La représentation du présent est impactée par le passé et donne sa couleur au futur. Les Européens  en général, les Français en particulier, ont le sentiment que les choses ne peuvent que se dégrader. C’est effectivement le cas si on se situe dans la logique  qui a guidé la croissance des pays occidentaux  à un moment de leur histoire et de leur place sur la carte du monde. Le développement économique, l’Etat providence, l’ascenseur social, etc… les ont  grisés et ont conditionné leur espérance du toujours plus.

Or ce mode de fonctionnement caractéristique des  trente glorieuses et dont nous avons fait une norme dans la mesure où il nous menait sur un chemin de facilité, n’est plus adéquat. La roue tourne et les cartes s’en trouvent distribuées différemment. La réalité du monde est devenue autre. L’Occident n’est plus le centre du monde et  la France n’en est plus le nombril. Les lois qui gouvernent le monde ne sont plus les mêmes. Nos souvenirs ne sont pas des repères, des normes auxquelles se référer pour guider nos attentes du futur. Et il est temps d’admettre que notre passé regretté est impuissant à s’imposer à la réalité. La réalité d’aujourd’hui n’est plus telle qu’elle était hier. Nos attentes quant à l’avenir ne peuvent être celles que nous continuons à calquer sur un passé  que nous avons d’ailleurs tendance à mystifier dans l’après coup.

A ce stade, nous sommes désagréablement délogés de nos certitudes et de nos sécurités : cette étape est déstabilisante, déconcertante. Une étape de deuil dont nous ne pouvons pas faire l’économie. Il nous faut regarder la réalité en face, envisager la situation actuelle avec ses mutations, voire ses bouleversements – technologiques, géopolitiques et écologiques.   Il s’agit de prendre la mesure de ces changements et de les accepter, puisqu’ils sont incontournables.

A partir de là, une nouvelle page blanche de l’histoire est prête à être écrite et nous pouvons imaginer l’avenir, le rêver, le construire, l’espérer…

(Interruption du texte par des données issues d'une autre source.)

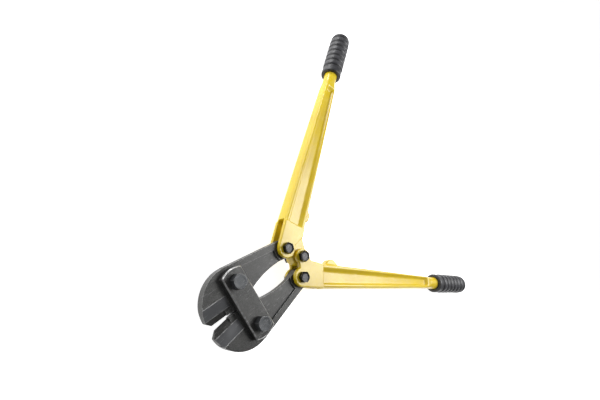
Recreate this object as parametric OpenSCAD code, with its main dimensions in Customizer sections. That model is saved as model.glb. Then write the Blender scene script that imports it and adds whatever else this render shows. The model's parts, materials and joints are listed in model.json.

La vision pessimiste, si elle ne se confronte pas à l’obstacle - forme qu’épouse  à un moment donné la réalité - ne peut que nous conduire inexorablement à la mort. Notre vision du noir ne fait que nous renvoyer à la couleur de nos lunettes et non à la réalité. Il s’agit d’emprunter d’autres lunettes. Ce pessimisme rampant est une forme de passivité qui est l’indice d’une victimisation générale. Les Français vont-ils mourir, victimes de leur aveuglement, à vouloir refuser de regarder la réalité en face ? Cette tendance ne peut-elle s’inverser dans une vision optimiste, dans un processus tourné vers la vie ?

Mais au fait, dans notre cher passé défunt, avions-nous autant que cela le sentiment d’être pleinement satisfaits de la situation ? Satisfaits de cette surenchère de consommation qui nous a aveuglés sur tant de réalités (le gaspillage et la surexploitation de la terre, la surconsommation aux dépens des pays les plus pauvres…). Un   passé qui nous a  anesthésiés dans une dépendance et une passivité consumériste, dans une léthargie morbide et mortifère… 

Le passé nous a fait expérimenter que le trop plein d’avoir ne conduit pas forcément au bonheur. Il conduit seulement à une avidité toujours plus grande, au besoin du toujours plus. N’assistons-nous pas aujourd’hui à la faillite du mythe de la société de consommation ? N’est-ce pas là une bonne nouvelle ? N’étouffons-nous pas dans des systèmes de sécurité de plus en plus sophistiqués  et inadaptés, pour tenter d’échapper désespérément à un sentiment d’insécurité de plus en plus insinuant et  rampant et que nous ne parvenons ni à circonscrire ni à contenir ? Systèmes de sécurité dont nous finissons par nous sentir prisonniers et qui entravent notre liberté. La terre-mère n’appelle-t-elle pas à une mobilisation du monde entier si nous voulons continuer à vivre ?  Des enjeux et des défis cruciaux pour demain…

A ce moment, s’ouvrent la vision et la perspective d’un formidable chantier qui nous appelle et nous  invite à mobiliser nos ressources et nos énergies individuelles et collectives, aujourd’hui à la dimension mondiale.

Cet aujourd’hui  n’est-il pas l’opportunité de nous réveiller et donc de devenir très optimistes car enracinés et emportés dans le dynamisme de la vie et de briser le cercle morbide du pessimisme ?

En somme le choix entre le pessimisme et l’optimisme est déterminant : il revient à s’engager dans la voie de la vie ou dans celle de la mort.